Nhat Tran guesses there are fewer than 10 artists in the United States making works in Urushi, a 6,000-year-old traditional Japanese art form of using lacquer. Born in Vietnam and living in Indianapolis, Indiana, she is among that celebrated few. “It’s not well-known especially in the US. It’s really rare, so it’s an important mission for me to introduce it to people,” she says.
Urushi is named after the Asian tree species, where the sap for the lacquer is derived. For millennia in Japan, it’s been used on an array of utilitarian and decorative objects like furniture, food bowls, Buddhist sculptures, and more because it’s water-tight, lightweight, insulates, and is durable lasting hundreds of years. Tran explains of the dark, translucent material, “the Japanese (historically) will put it on wood to make it shiny, protect it, make it more beautiful.”
An artist her whole life, Tran’s curiosity with Urushi became her calling about 25 years ago when she received grants from the Indianapolis Arts Council to study in Japan with master artists. “I have tried many things. Urushi is most close to who I am,” she explains of her immersion into the art form.
Adhering to refined, time-honored methods, she creates abstract sculptural and 2D pieces reflecting 21st century aesthetics. Of her approach she says, “I can never follow instruction, so I create my own to be suitable for my personality.” She continues, “This gives me joy. I like the spontaneity and discovery of the process.”

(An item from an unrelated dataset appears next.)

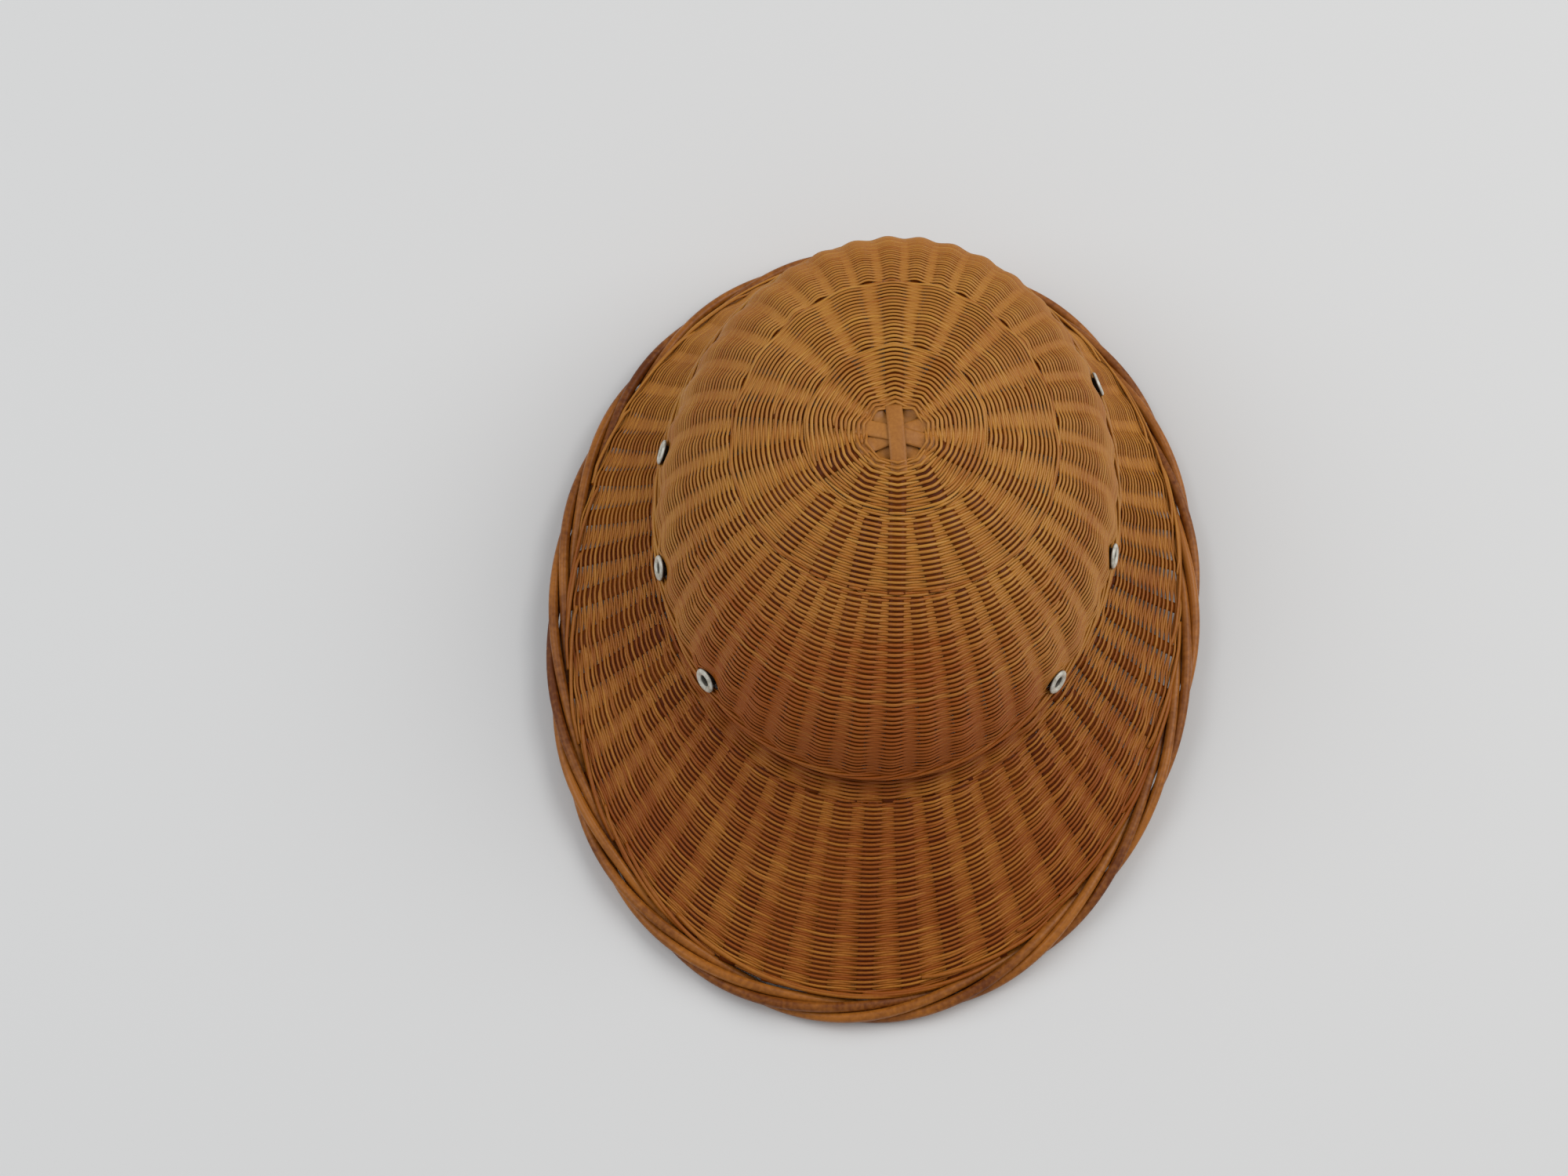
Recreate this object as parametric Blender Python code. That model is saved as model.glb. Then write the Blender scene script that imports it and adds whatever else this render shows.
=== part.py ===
# A woven cane pith helmet at rest on its brim, crown up, its long front brim towards -Y.
import math

import bmesh
import bpy
from mathutils import Vector

for thing in list(bpy.data.objects):
    bpy.data.objects.remove(thing, do_unlink=True)

# Clearance between neighbouring pieces
GAP = 0.0003

# Crown: plan half sizes at its foot, rise above the foot, and the roundness of its profile
CROWN_HALF_WIDTH = 0.0965
CROWN_HALF_LENGTH = 0.1207
CROWN_RISE = 0.0802
CROWN_TOP_ROUND = 1.5
CROWN_SIDE_ROUND = 2.155
CROWN_WALL = 0.003

# Foot of the crown: its height over the floor, how much lower it runs at the sides, and its lip
FOOT_HEIGHT = 0.0542
FOOT_SIDE_DIP = 0.0025
LIP_SWELL = 0.0008
LIP_HEIGHT = 0.006

# Hub: the round opening where the splints cross
HUB_RADIUS = 0.0123
HUB_WALL = 0.0016
SPLINT_WIDTH = 0.007
SPLINT_THICKNESS = 0.0008
SPLINT_TUCK = 0.0045
SPLINT_BEARINGS = (0, 108, 72, 144, 36)

# Brim: how far the border's outside stands from the crown's foot, and how it falls
SIDE_BRIM = 0.0435
FRONT_BRIM = 0.0909
BACK_BRIM = 0.0233
BRIM_FORWARD = 0.029
BRIM_SQUARENESS = 2.05
BRIM_SIDE_LIFT = 0.0089
BRIM_HOLLOW = 0.0022
BRIM_WALL = 0.003
COLLAR_DEPTH = 0.0022

# Stakes under the weave; each one stands out as a rib. Their feet crowd towards the front and
# spread at the sides, and the brim's first one stands a share of the way round from the front.
CROWN_STAKES = 40
STAKE_TURN = 9.0
BRIM_STAKES = 48
BRIM_TURN = -0.004
BRIM_RELIEF = 0.0005
FRONT_CROWDING = math.radians(13.7)
SIDE_SPREAD = math.radians(3.85)

# Rolled border: thick rods laid round each other
ROD_RADIUS = 0.0021
ROD_COUNT = 4
ROD_TURNS = 6
ROD_STATIONS = 84
ROD_SIDES = 5

# Eyelets, turned from sheet: a flange outside, a barrel through the wall and a curl inside
EYELET_RADIUS = 0.0057
EYELET_BORE = 0.0025
EYELET_BARREL = 0.0033
EYELET_CURL = 0.0044
EYELET_RISE = 0.0013
EYELET_HEIGHT = 0.009
EYELET_BEARINGS = {
    "eyelet_right_front": -42,
    "eyelet_right_middle": -69,
    "eyelet_right_rear": -94,
    "eyelet_left_front": 54,
    "eyelet_left_middle": 84,
    "eyelet_left_rear": 122,
}

# Zones of the crown: share of its plan radius where the zone starts, its stakes and its relief
# as a share of the brim's
ZONES = (
    {"start": 0.0, "stakes": CROWN_STAKES // 4, "relief": 0.5},
    {"start": 0.38, "stakes": CROWN_STAKES // 2, "relief": 0.9},
    {"start": 0.707, "stakes": CROWN_STAKES, "relief": 1.4},
)
OUTER_RINGS = (0.0, 0.06, 0.16, 0.28, 0.40, 0.52, 0.63, 0.72, 0.81, 0.885, 0.945, 0.976, 0.991, 0.9978, 1.0)
INNER_RINGS = (1.0, 0.991, 0.945, 0.81, 0.63, 0.40, 0.16, 0.0)
BRIM_RUNS = (0.0, 0.14, 0.4, 0.7, 1.0)

# Sizes that follow from the ones above
LAY_RADIUS = 1.02 * (ROD_RADIUS + GAP / 2) / math.sin(math.pi / ROD_COUNT)
ROPE_RADIUS = LAY_RADIUS + ROD_RADIUS
EDGE_HALF_WIDTH = CROWN_HALF_WIDTH + SIDE_BRIM - ROPE_RADIUS
EDGE_FRONT = CROWN_HALF_LENGTH + FRONT_BRIM - BRIM_FORWARD - ROPE_RADIUS
EDGE_BACK = CROWN_HALF_LENGTH + BACK_BRIM + BRIM_FORWARD - ROPE_RADIUS
CROWN_CENTRE_Y = (FRONT_BRIM - BACK_BRIM) / 2
EDGE_CENTRE_Y = CROWN_CENTRE_Y - BRIM_FORWARD


def power(value, exponent):
    return math.copysign(abs(value) ** exponent, value)


def foot_height(t):
    return FOOT_HEIGHT - FOOT_SIDE_DIP * math.sin(t) ** 2


def plan_normal(t):
    """Outward normal of the crown's oval, seen from above; t is 0 at the front."""
    return Vector((math.sin(t) / CROWN_HALF_WIDTH, -math.cos(t) / CROWN_HALF_LENGTH, 0)).normalized()


def crown_base(t, share):
    """Crown surface without ribs: share runs from 0 at the hub's rim to 1 at the foot."""
    across = HUB_RADIUS + (CROWN_HALF_WIDTH - HUB_RADIUS) * share
    along = HUB_RADIUS + (CROWN_HALF_LENGTH - HUB_RADIUS) * share
    hub_share = 2 * HUB_RADIUS / (CROWN_HALF_WIDTH + CROWN_HALF_LENGTH)
    radial = hub_share + (1 - hub_share) * share
    foot = foot_height(t)
    rise = max(0.0, 1 - radial**CROWN_TOP_ROUND) ** (1 / CROWN_SIDE_ROUND)
    height = foot + (FOOT_HEIGHT + CROWN_RISE - foot) * rise
    return Vector((across * math.sin(t), CROWN_CENTRE_Y - along * math.cos(t), height))


def crown_normal(t, share):
    if share > 0.9999:
        return plan_normal(t)
    step = 0.0005
    inward, outward = crown_base(t, max(share - step, 0)), crown_base(t, share + step)
    aside = crown_base(t + step, share) - crown_base(t - step, share)
    normal = aside.cross(outward - inward).normalized()
    return normal if normal.z > 0 else -normal


def crown_wall(share):
    blend = min(share / 0.25, 1.0)
    return HUB_WALL + (CROWN_WALL - HUB_WALL) * blend


def near_eyelet(point):
    """Ribs die out under each eyelet's flange: 0 on it, 1 away from it."""
    seats = [crown_base(math.radians(b), EYELET_SHARE) for b in EYELET_BEARINGS.values()]
    distance = min((point - seat).length for seat in seats)
    return min(max(distance / EYELET_RADIUS - 1.3, 0.0), 1.0)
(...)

Patience Drives the Process
That process is laborious. Fifteen to 40 layers of lacquer compose a single artwork resulting in tight formations of electric, pulsating surfaces rich with depth and vibrant colors. Even still, they are calm, peaceful, enrapturing visual meditations. One layer can take weeks to set, with a piece taking months to over a year to complete. Within those layers, she incorporates traditional materials utilized for hundreds of years: eggshells, metallic powders, and plant fibers.
“My technique is to mix those with color pigment…layers, layers, and layers,” she says of creating luxuriously dense surfaces. “Then I sand it out, see where I will go, how a pattern emerges. I never know what the result will be.” Layers are applied with special brushes specific for Urushi, of which she has a vast amount.
After each is applied, the piece goes into a humidity and temperature-controlled chamber called a muro. The unique challenge to a Urushi artist in Indianapolis is the dramatically fluctuating seasonal weather making the hardening process unpredictable. It necessitates adaptation, but it’s part of the natural evolution distinguishing Tran’s practice as her own—modern, yet ancient all at once. It’s part of her genius.
For the Love of Lacquer
Lacquer is a tedious, expensive art form. A Urushi tree must be at least 10 years old before sap can be extracted. “It’s why it’s expensive,” Tran explains. “Buying sap is not simple. You have to get the good stuff to do this work,” she stresses. “Everyone purifies lacquer differently, so quality varies greatly. It’s expensive and not created equal.” For example, she says, “Vietnamese lacquer is flammable.” Also, sap can irritate skin as Urushi’s American cousin is poison ivy.
NHAT TRAN, ARTIST
“I can never follow instruction, so I create my own to be suitable for my personality. This gives me joy. I like the spontaneity and discovery of the process.”
Masterful at her uncommon art, Tran laments, “My work poses some difficulty. People don’t know what Urushi is, so they aren’t willing to buy. Exposure is limited. Then, the sap is so ridiculously expensive.”
Niche Urushi collectors aren’t out there and Tran isn’t commercially successful, but that’s not her desire.
“I really have simple, modest goals,” she says. “To see people smile and enjoy my artwork is my deepest reward. To have a chance to promote Urushi,” and, she muses, “To be able to pay my art expense bill.”
Success has been rewarded through great recognition. Her work is collected by museums including the Smithsonian. In the 2002 international touring exhibition, True Colors: Meditations on the American Spirit, her work hung alongside American greats, Rauschenberg, Lichtenstein, and Wyeth.
In 2004, the Indianapolis International Airport commissioned a large Urushi mural from her which prominently hangs in the departures terminal. Notably, Tran says it’s the only Urushi public art piece in the US. “They took a risk. It’s a huge honor. I give them credit for promoting something you don’t see anywhere,” she says.
Urushi is Tran’s destiny. “My artwork never seeks to convey a specific moral, social or political message,” she says. “It’s sincere—sharing my emotions, feelings, experience, and progress as a being.”